Wednesday, January 23, 2013

Kids and Bedrooms (Also subtitled When oh When Will Children Learn It Is Easier to Put It Away Immediately Rather than Throwing It On the Floor?)

Okay, talk to me about kids and clean bedrooms.  I am struggling to find a balance between giving my kids the freedom to make choices and having a disaster area 24-7.  In our old house, the bedrooms were all upstairs and the kids rarely played in their rooms so the rooms were rarely messy.  Plus, my kids were younger so I was more apt to take the time to help them clean if things were messy.  Now, our house is all one level so the kids play in their rooms often.  Plus now that my kids are in kindergarten, I have a bit different expectations for them and their ability to keep their own space clean.  I don't mind providing some occasional guidance especially if we've done a major cleaning under the bed or cleaning out the closet but the day to day maintanence of not just throwing stuff on the floor, they should be able to handle on their own.

We started by saying that anyone who had a clean room on Friday night could go get doughnuts with D on Saturday mornings.  That just resulted in them waiting until Friday to clean which meant huge messes and lots of moaning and groaning and trying to shove everything under the bed.  Then I thought we would try to tie it into our "let's learn about money" program.  Right now, my kids have two chores they must do every day plus the usual things that help to keep the common living spaces of the house clean.  Those are must do jobs with no incentives.  But they can always earn money by doing extra jobs and earning extra money is important because any toys/clothing that they did not pick up after being asked go to the box on the fridge and the kids have to pay to get them back.  So giving them the chance to earn some money every night by having a clean room is not such a bad thing.  However, they both drag their feet about it plus I have to check every night to see if the rooms are clean which cuts into our already busy night.  And often, their rooms are not clean. 

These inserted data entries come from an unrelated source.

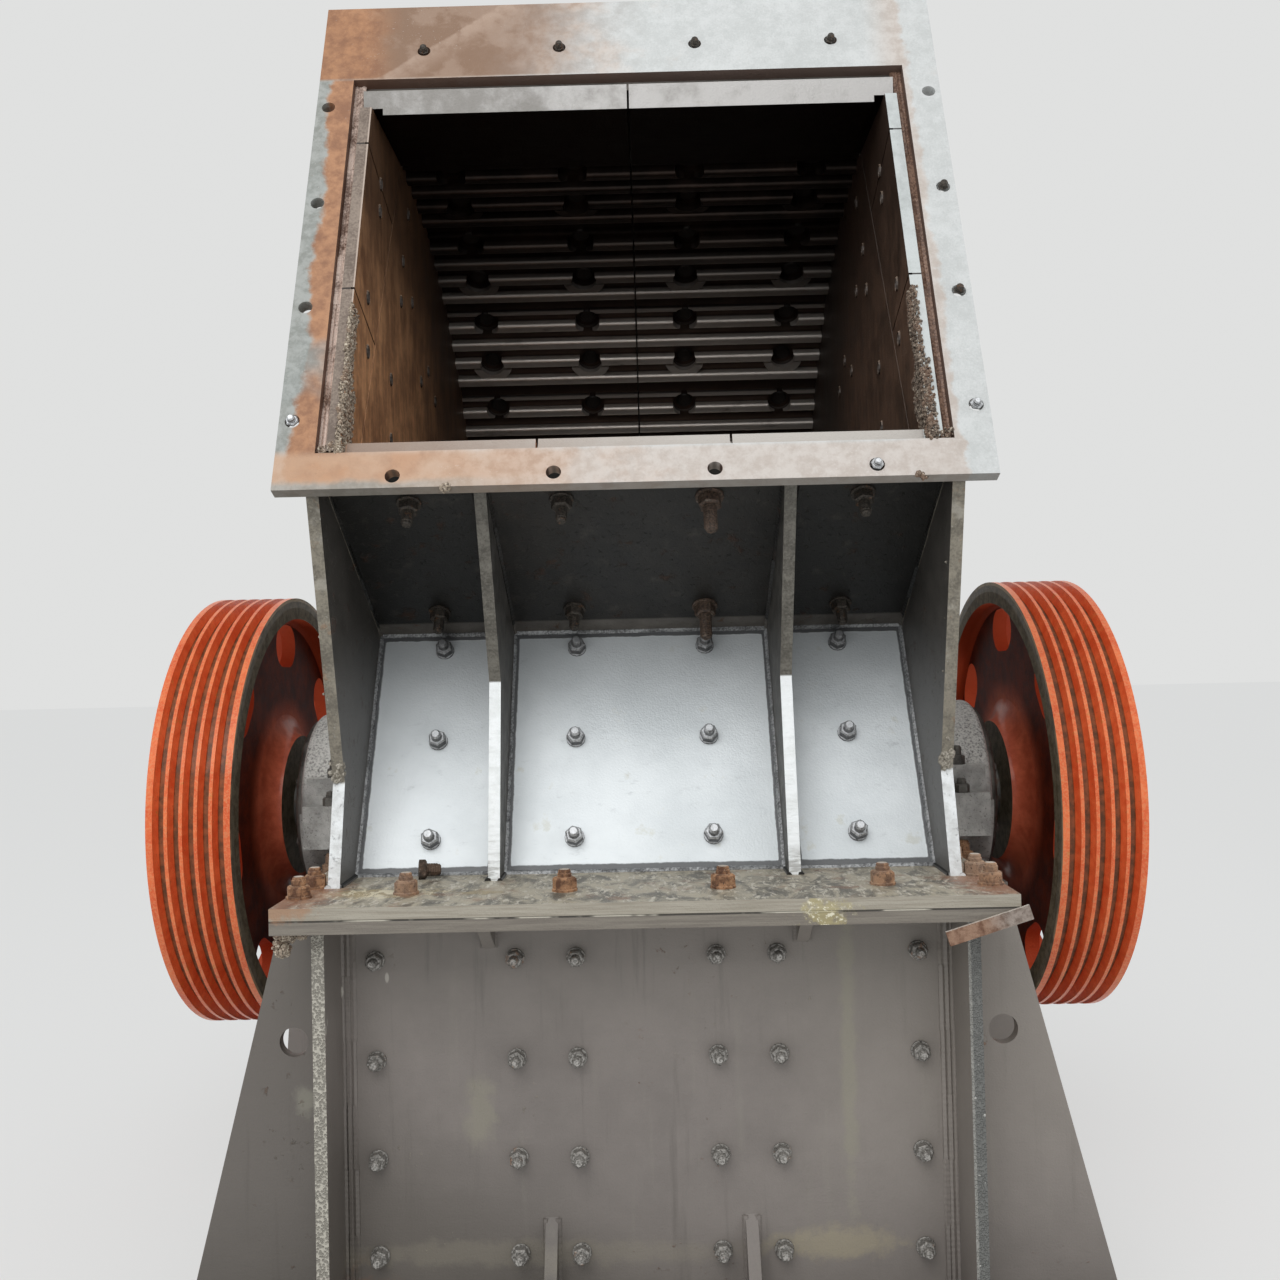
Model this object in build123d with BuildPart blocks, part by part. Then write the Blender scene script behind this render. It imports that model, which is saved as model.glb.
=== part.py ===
from build123d import *
from math import acos, atan2, cos, degrees, hypot, radians, sin
import os

# Hammer crusher, millimetres. X runs along the rotor, the feed mouth looks towards -Y, Z is up.
# Side views are drawn on planes where x is the distance behind the rotor axis
# and y is the height above the parting flange.

# Casing
plate = 20.0
chamber_width = 1000.0
parting_height = 800.0
lower_depth = 1610.0
lower_side_overhang = 105.0
lower_flange_thick = 20.0
upper_flange_thick = 20.0
flange_side_reach = 46.0
flange_end_reach = 165.0

# Base frame under the lower casing
base_thick = 25.0
base_side_reach = 280.0
anchor_hole = 34.0
anchor_edge = 40.0
anchor_corner_inset = 70.0
anchor_inner_x = 250.0

# Upper casing in side view: places behind the lower front wall, and heights above the parting flange
side_foot_set = -6.0
side_bend_set = 39.0
side_bend_z = 169.0
slant_foot_set = 99.0
crease_set = 327.0
crease_z = 422.0
rib_x = 242.0
rib_foot_set = 35.0
rib_bend_set = 101.0
rib_bend_z = 331.0
rib_top_set = -45.0
roof_z = 1440.0
rear_wall_set = 45.0
rear_radius = 1168.0
side_margin = 14.0
rear_rib_reach = 130.0

# Feed mouth flange
mouth_low_set = -116.0
mouth_low_z = 641.0
mouth_angle = 68.0
mouth_length = 1054.0
mouth_side_border = 63.0
mouth_thick = 22.0
mouth_side_gap = 5.0
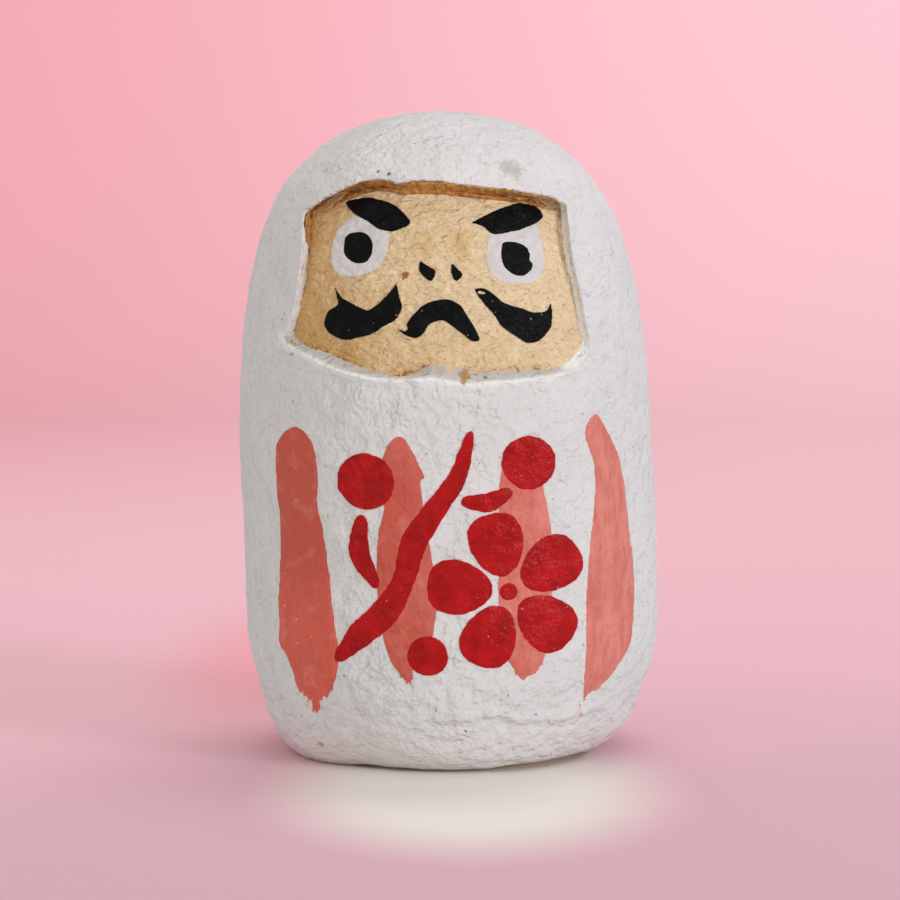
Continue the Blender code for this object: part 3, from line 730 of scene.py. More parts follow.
def kept(points, faces, field, least=0.03):
    """The part of a mesh where the field is positive, cut along its zero line.
    Points may have more columns than their places."""
    field = np.where(np.abs(field) < least, least, field)
    edges, index = edges_of(faces)
    start, end = field[edges[:, 0]], field[edges[:, 1]]
    crossed = (start > 0) != (end > 0)
    share = (start / np.where(crossed, start - end, 1.0))[crossed, None]
    new = points[edges[crossed, 0]] * (1.0 - share) + points[edges[crossed, 1]] * share
    number = np.full(len(edges), -1)
    number[crossed] = len(points) + np.arange(crossed.sum())
    points = np.concatenate((points, new))
    middles = number[index]
    inside = field[faces] > 0
    count = inside.sum(axis=1)
    turn = np.where(count == 1, inside.argmax(axis=1), (~inside).argmax(axis=1))
    order = (turn[:, None] + np.arange(3)) % 3
    a, b, c = np.take_along_axis(faces, order, axis=1).T
    ab, _, ca = np.take_along_axis(middles, order, axis=1).T
    one, two = count == 1, count == 2
    faces = np.concatenate((
        faces[count == 3], np.column_stack((a, ab, ca))[one],
        np.column_stack((ab, b, c))[two], np.column_stack((ab, c, ca))[two],
    ))
    used, faces = np.unique(faces, return_inverse=True)
    return points[used], faces.reshape(-1, 3)


def drawn_patch(field, low, high, step):
    """The part of the drawing where a field is positive, meshed, with the field as third column."""
    across = np.arange(low[0] - step, high[0] + 2.0 * step, step)
    up = np.arange(low[1] - step, high[1] + 2.0 * step, step * 0.87)
    grid = np.stack(np.meshgrid(across, up), axis=2)
    grid[1::2, :, 0] += 0.5 * step
    rows, columns = grid.shape[:2]
    row, column = np.divmod(np.arange((rows - 1) * (columns - 1)), columns - 1)
    first = row * columns + column
    odd = row % 2 == 1
    near, far = first, first + columns
    lower = np.column_stack((near, near + 1, np.where(odd, far + 1, far)))
    upper = np.column_stack((np.where(odd, near, near + 1), far + 1, far))
    drawn = grid.reshape(-1, 2)
    values = field(drawn)
    return kept(np.column_stack((drawn, values)), np.concatenate((lower, upper)), values)


def closed_skin(outer, inner, faces):
    """One closed body from a skin, the same skin further in, and a band along their open edges."""
    count = len(outer)
    ends = np.stack((faces, np.roll(faces, -1, axis=1)), axis=2).reshape(-1, 2)
    forward, backward = ends @ (count, 1), ends @ (1, count)
    start, end = ends[~np.isin(forward, backward)].T
    band = np.concatenate((
        np.column_stack((end, start, start + count)), np.column_stack((end, start + count, end + count)),
    ))
    return np.concatenate((outer, inner)), np.concatenate((faces, faces[:, ::-1] + count, band))


def new_piece(name, points, faces, material, slot, nodes, values=None):
    """A mesh object on the doll that stands for CAD nodes. values are named numbers for its points."""
    mesh = bpy.data.meshes.new(name)
    mesh.from_pydata(on_real_doll(points).tolist(), [], faces.tolist())
    mesh.shade_smooth()
    mesh.set_sharp_from_angle(angle=math.radians(60.0))
    for label, numbers in (values or {}).items():
        attribute = mesh.attributes.new(label, "FLOAT", "POINT")
        attribute.data.foreach_set("value", numbers.astype(np.float32))
    mesh.materials.append(material)
    piece = bpy.data.objects.new(name, mesh)
    bpy.context.scene.collection.objects.link(piece)
    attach(piece, "root")
    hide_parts(*nodes)


# Finishes


EVEN = (1.0, 1.0, 1.0)
FIBRE_STRETCH = (0.36, 1.0, 1.0)
FIBRE_SLANTS = (38.0, -35.0)  # degrees

# Tints of the coat and how bright its dust is, then of the pulp and of the paints; among them are
# painted shade and painted highlights
DUSTY = 0.88
WARM_CHALK = (0.74, 0.70, 0.67)
PIT_SHADE_GREY = (0.30, 0.27, 0.25)
LEDGE_SHADE_GREY = (0.55, 0.52, 0.49)
CREST_HIGHLIGHT_WHITE = (0.90, 0.89, 0.885)
DENT_GREY = (0.42, 0.38, 0.36)
CREVICE_SHADE_BROWN = (0.50, 0.28, 0.10)
POWDER_BROWN = (0.50, 0.28, 0.11)
FIBRE_HIGHLIGHT_PALE = (0.95, 0.80, 0.58)
STRAW = (0.84, 0.65, 0.42)
CLOUDY_STRAW = (0.84, 0.66, 0.42)
BROWN_SHADE_PULP = (0.58, 0.29, 0.065)
PAINTED_LIGHT_PULP = (0.88, 0.71, 0.50)
STAIN_OCHRE = (0.66, 0.36, 0.09)
FLAKE_RED = (0.40, 0.15, 0.06)
HUSK_BROWN = (0.30, 0.15, 0.06)
FLECK_BROWN = (0.30, 0.14, 0.05)
THIN_INK = (0.010, 0.010, 0.011)
BARE_SPECK = (0.40, 0.38, 0.34)
LEFT_SHADE_SALMON = (0.60, 0.098, 0.066)
LOW_SHADE_SALMON = (0.74, 0.125, 0.085)
STREAK_SALMON = (0.56, 0.105, 0.075)
THIN_SALMON = (0.80, 0.33, 0.27)
SPECK_SALMON = (0.85, 0.66, 0.60)
BRIGHT_RED = (0.56, 0.010, 0.014)
SPECK_RED = (0.85, 0.45, 0.42)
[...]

Saying things like "only people with clean rooms get to read books and sing" (ie do the regular night time routine) really doesn't work.  It just means they often chose to miss it and then cry when it happens.  And for my kids, while they are sad about missing out, it often does not change their behavior because the next day is just a repeat of that.  Also, losing toys is not effective.  My kids often do not care all that much if the toys get taken away or even if they get taken to the thrift store.  I'm hoping having to pay money to get them back will be the right currency to help change that behavior.  (Can you tell we struggle with picking up often around here?  My mom even said the same thing when she was here while we were in China.  They are super slow, not easily encouraged to do a thorough job, etc..)

Raising Olives has an idea I kind of like which is to award a Clean Room Award and a weekly prize but to encourage all kids to have clean rooms by creating special priveleges for when there is a tie between the two rooms.  I like that it is competitive but that if the kids work together to get all bedrooms clean, then there is a special treat.  Still not sure if I feel like committing to keeping up with that though.

Other than that, I'm kind of striking out.  Trying to decide what my expectations are...definitely am not ready to let my kids have a pit.  And when it gets too bad, the kids just get overwhelmed and give up before they even start.  But I don't want to be the bedroom police.

3 comments:

Kathy C. said...

It's hard because sometimes things like that become our problem when it should be there problem. Maybe you could put a room closed sign on the door when it's messy and they can't play in there. Or get anything from it.

Kelly said...

What if you set a 5 minute timer before bed and they see how much they can clean up in that 5 minutes...

What we do in our house is "commerical cleaning", during their show of choice at night they have to hurry and clean their rooms during commericals. It breaks up the cleaning and usually gets it all done within the 30 minute show. Sometimes if they are really slow they miss the last bit of the program finishing up their rooms.

Might be worth a shot.

Wordy girl said...

Hey, girl. One thing that helped me with V was to make a very simple clean-room checklist and post it on her bulletin board. I'm telling you, the child has no vision for the difference between a messy room and a clean room. She would go in her room, put away two or three things and proclaim she had "cleaned" it (which, in her mind, she had). Here is what is on our clean-room checklist:

- Only furniture on floor
- Only decorations on furniture
- Straightened covers with only dolls on bed
- All clothes put away
- All drawers closed

After we worked with the checklist for a few weeks (I often had to double check her room and give her some corrections), she started to understand what I was looking for and can now do it on her own. But she was 7 at that time. I had to help her clean her room until at least halfway through 1st grade.